I want to go shopping. I need to go shopping. My shoes are on and I’ve got my coat in my hand. An old man shuffles past the window.
I look into the hallway mirror. “For f**k’s sake, Yan. Get out there.” My eyes are sad; my shoulders are slumped like my anxiety has mass, hanging down my back and dragging.
So I open the door, slipping into my coat as I stride through the gate. “Confidence is looking the dragon in its eyes, Yan. It doesn’t matter that you’re scared. Everybody gets scared sometimes.”
Anxiety is not my biggest issue. My bane is a double-headed axe – cruel, intrusive thoughts and sweeping depression. If Crow is my OCD, constantly in my skies, then my anxiety is a jack-in-a-box, wound up and tense, seven days or seven seconds away from leaping out and pouncing. 123456712345671234567…
When she comes she casts a vast shadow, raking her nails down a blackboard. “The whole world is watching, Mr. Baskets. And they’re not impressed.”
I look into the hallway mirror. At those shadows under my eyes.
“I’m fine,” I whisper, more in hope than confirmation.
“No, you’re not, you’re useless,” sniggers Crow.
“I’ve done OK with the hand I’ve been dealt.” I cringe inside; how I hate those cliches.
“This is not a game of cards, Yan.”
“I know, it’s a metaphor.”
“OK, so if life’s a game of poker, you should have bluffed.”
“I bluff every day.”
“Should’ve tried harder, Yan my man!”
“But you’re a worthy opponent.”
“I cheat!” shouts Crow, and pulls out the ace of clubs from his beneath his wings. “Those that succeed in life have to be ruthless, or lucky.
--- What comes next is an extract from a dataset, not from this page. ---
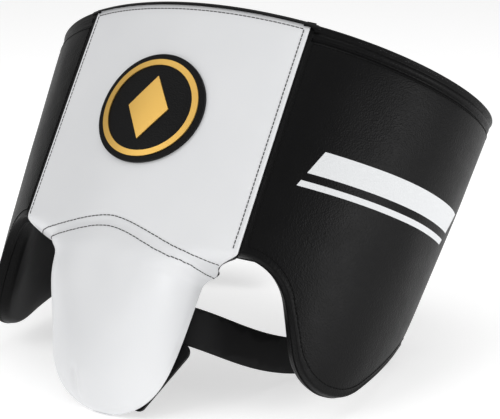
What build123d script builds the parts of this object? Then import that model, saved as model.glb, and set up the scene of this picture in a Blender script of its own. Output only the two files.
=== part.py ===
from build123d import *
import os
from math import asin, cos, degrees, radians, sin, sqrt

os.makedirs("parts", exist_ok=True)

# A boxer's groin protector. It is described as worn: the rim is at height 0, depths are measured
# down from it, -Y is the wearer's front and X the wearer's sides. At the end every piece leans
# back about X, to the pose in which the protector stands by itself on its pouch and hip corners.

# Padded shell: an upright, slightly tapered oval that leans forward towards its foot
rim_half_width = 194.0
rim_half_depth = 152.0
side_taper = 0.131          # each side draws in this much per unit of depth
front_lean = 0.140          # the oval moves forward this much per unit of depth
rim_dip = 11.0              # the rim is this much lower at the hips than at the front
rim_low_y = -12.0           # where the rim is lowest

# Layers, from the outside in
cover_thickness = 1.4
foam_thickness = 20.0
lining_thickness = 1.2
binding_thickness = 1.6

# Seams between the front panel and the wings
seam_half_width = 95.0      # from the centre to each seam, at the rim
seam_foot_half_width = 93.0 # and at its foot
seam_depth = 181.0          # where the seam ends, at the leg opening's highest point
flex_angle = 9.0            # opening of the wedge-shaped channel between the foam blocks
seam_clearance = 0.3
gusset_clearance = 0.2

# Pouch that holds the cup
pouch_half_width = 56.0
pouch_front_reach = 58.0    # from its open back to its front
pouch_back_y = -122.0
pouch_bottom = 308.0
pouch_narrowing = 0.20      # share of width lost towards the bottom
side_fullness = 5.5         # higher is squarer, seen from the front
front_fullness = 3.4        # higher is squarer, seen from the side
shoulder_top = 178.0        # the panel's oval starts to turn into the pouch
shoulder_bottom = 204.0     # and has become the pouch here
shoulder_steps = 6
fall_shares = [0.25, 0.5, 0.68, 0.8, 0.88, 0.94, 0.98, 0.997]
arch_top = 177.0            # depth of the arched seam between panel and pouch
arch_radius = 85.0
leg_arch_end_x = 58.0       # the leg opening's arch runs from the seam to the pouch's side
leg_arch_end_depth = seam_depth + 18.0
front_arch_radius = 47.0

# Hard cup inside the pouch
cup_inset = 10.0            # from the outside of the pouch
cup_wall = 3.0
cup_rise = 20.0             # it reaches up behind the panel, above the arched seam
cup_top_half_width = 50.0
cup_clearance = 0.15
flange_thickness = 3.0
vent_radius = 2.6
vent_spacing = 15.0
vent_rows = 5
vent_top_depth = 200.0

# Lower edge of the wings: leg arch, rounded lobe, rising flank, level foot, hip corner
leg_arch_turn = 45.0        # the thigh's direction, from the front towards the side
leg_arch_across = -10.2     # corners of the outline before rounding, across that direction
lobe_across = 25.2
leg_arch_depth = seam_depth - binding_thickness
leg_arch_radius = 44.0
lobe_depth = leg_arch_depth + 78.1
lobe_radius = 39.5
flank_y = -64.0
flank_radius = 50.0
foot_y = 12.5
foot_radius = 40.0
foot_depth = leg_arch_depth + 24.1
hip_corner_radius = 22.0
rim_corner_radius = 30.0
wing_end_angle = 130.0      # the wing's rear edge, round the oval from the front

# Waist belt halves, unfastened
belt_inset = 11.0
belt_thickness = 1.8
belt_top = 60.0
belt_height = 90.0
belt_stub = 3.0             # webbing between the wing's rear edge and the fold line
belt_fold_gap = 2.0
belt_end_angle = 169.0
patch_start_angle = 151.0
patch_end_angle = 168.0
patch_thickness = 1.6
patch_margin = 8.0

# Leg straps and the tab that they are sewn to
strap_width = 28.0
strap_thickness = 1.8
strap_start_x = 20.0
strap_turn_x = 46.0
strap_depth = 232.0         # its middle, at the tab
strap_low_angle = 98.5      # its lowest stretch, beside the leg
strap_low_depth = 230.0
strap_low_inset = 69.8
strap_land_angle = 119.0    # where it lands on the wing's inside
strap_end_angle = 124.0
strap_land_depth = 196.0
strap_end_depth = 184.0
strap_gap = 0.3
landing_gap = 1.2           # the strap's end hangs just off the anchor that it is sewn to
anchor_start_angle = 114.0
anchor_end_angle = 127.5
anchor_top = 164.0
anchor_foot = 200.0
anchor_thickness = 1.4
tab_half_width = 61.0
tab_foot_half_width = 30.0
tab_top = 246.0
tab_foot = 300.0
tab_thickness = 2.4
tab_corner = 6.0

# How far it leans back when it stands, in degrees
tilt_limits = (20.0, 40.0)
tilt_tolerance = 0.02

# Badge on the front panel
badge_depth = 88.0
badge_radius = 43.0
badge_thickness = 2.4
inlay_thickness = 1.0
ring_outer = 38.5
ring_inner = 34.0
diamond_half_width = 17.0
diamond_half_height = 25.0

# Sizes that follow from those above
wall = cover_thickness + foam_thickness + lining_thickness
foam_inner = cover_thickness + foam_thickness
cup_inner = cup_inset + cup_wall
headroom = 25.0
reach = 2.0 * rim_half_width + pouch_bottom
rim_run = rim_half_depth + rim_low_y
rim_radius = (rim_run**2 + rim_dip**2) / (2.0 * rim_dip)
seam_angle = degrees(asin(seam_half_width / rim_half_width))
seam_foot_angle = degrees(asin(seam_foot_half_width / (rim_half_width - side_taper * seam_depth)))
seam_drift = seam_foot_angle - seam_angle


def half_width(depth):
    """Half the oval's width at a depth."""
    return rim_half_width - side_taper * depth


def centre_y(depth):
    """The oval's centre at a depth."""
    return -front_lean * depth


def rim_level(y):
    """Height of the rim's curve."""
    return (y - rim_low_y) ** 2 / (2.0 * rim_radius) - rim_dip


def oval_point(angle, depth, inset=0.0):
    """Point on the oval, at an angle from the front towards the wearer's left."""
    turn = radians(angle)
    x = (half_width(depth) - inset) * sin(turn)
    y = centre_y(depth) - (rim_half_depth - inset) * cos(turn)
    return Vector(x, y, -depth)


def outward(angle):
    """Level direction that points straight out of the oval's rim."""
    turn = radians(angle)
    return Vector(sin(turn) / rim_half_width, -cos(turn) / rim_half_depth, 0).normalized()


def edge_plane(angle, inset=0.0, turn=0.0, drift=0.0):
    """Plane across the wall through two points of the oval; its local Y points forward."""
    top = oval_point(angle, 0, inset)
    foot = oval_point(angle + drift, seam_depth, inset)
    along = (top - foot).normalized()
    inward = outward(angle + drift / 2) * -1
    square = (inward - along * inward.dot(along)).normalized()
    bent = square * cos(radians(turn)) + along.cross(square) * sin(radians(turn))
    return Plane(origin=top, x_dir=bent, z_dir=along)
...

And you’re neither.”
Whatever I do or say, it’s never enough; Crow tells me that I’m ugly and weak and too thin and too fat and not funny and too silly and people are watching me and they know I’m useless and I know this is stupid but Crow’s claws are wringing out my nerves like a wet tea towel.
I get hot and angry, frustrated at my weakness. I often head back home before my task is over, slump into a chair and wish I was asleep in a room in a castle underground. Lock the doors and crawl into the cellar, head in my hands, listening to that jack in the box swinging on its springs – devious in the candlelight.
I recently went to a local music festival, and when I spoke with people I knew in the crowd, I saw myself from above – a crow’s-eye view – hands gesticulating, fake laughs in fits and spurts – like the crack of sniper-fire in the mountains. Did those people suspect I was burning up inside? The bead of sweat running down my cheek was a subtle clue, but they were looking right through me.
“I think he was on drugs,” I imagined them saying when I lost myself in the throng. Head looking down, constantly rethinking, avoiding eye contact, scalp itching like it was on fire. Why did I come here? Because if I didn’t do these things, what would be the point? I’ve already wasted a lifetime in bed or hiding in plain sight on the couch. “I’ve got a headache, I think I’ll stay here today.”
I got drunk at the festival, and the evening was easier to negotiate, but I often ask myself, “What’s the worst that could happen?”
Crow hops into my knee, but I already know the answer before he spits his poison onto my lap.
“I could die!” I snap. “Or something could happen that would result in my death.”
Crow nods his head in agreement.
“So fuck it! Let’s go. I’ve already put in motion the first steps of my death. It’s the butterfly effect.” Every decision I make nudges me closer to my dying breath. Just sitting here on the couch is a decision in itself. The fact that I’m here and not over there is proof of a chosen path. And whichever path we choose leads to our inevitable extinction. Certain decisions may enable us to live longer, but relative to the age of the universe, it is infinitesimal. The final destination is the same for us all, it’s just how we choose to get there.
So I choose to venture outside and sweat it out some days, whereas other times I lay in bed and lose myself in a loop of thought. There are days when I force myself out, mumbling under my breath that I’m going to die anyway so it may as well be today, in the local supermarket, squeezing avocados or filling my bags at the cash register. I admit this may not seem ideal, but it does get me out of the house. It has enabled me to travel across the world, daydreaming of my demise on a dusty bus through Honduras, looking at my reflection in a dirty window, uttering ‘f**k it,’ under my breath, or slumped in the back of a crowded Toyota Hilux, scrutinised by strangers, as it grinds across the Sahara desert in the dead of night – it’s hard to explain the sickness I feel in my stomach when I’m on these trips. I guess I’m a glutton for punishment.
In a thousand years we’ll all be dead, anyway, and that goes for you too, Crow.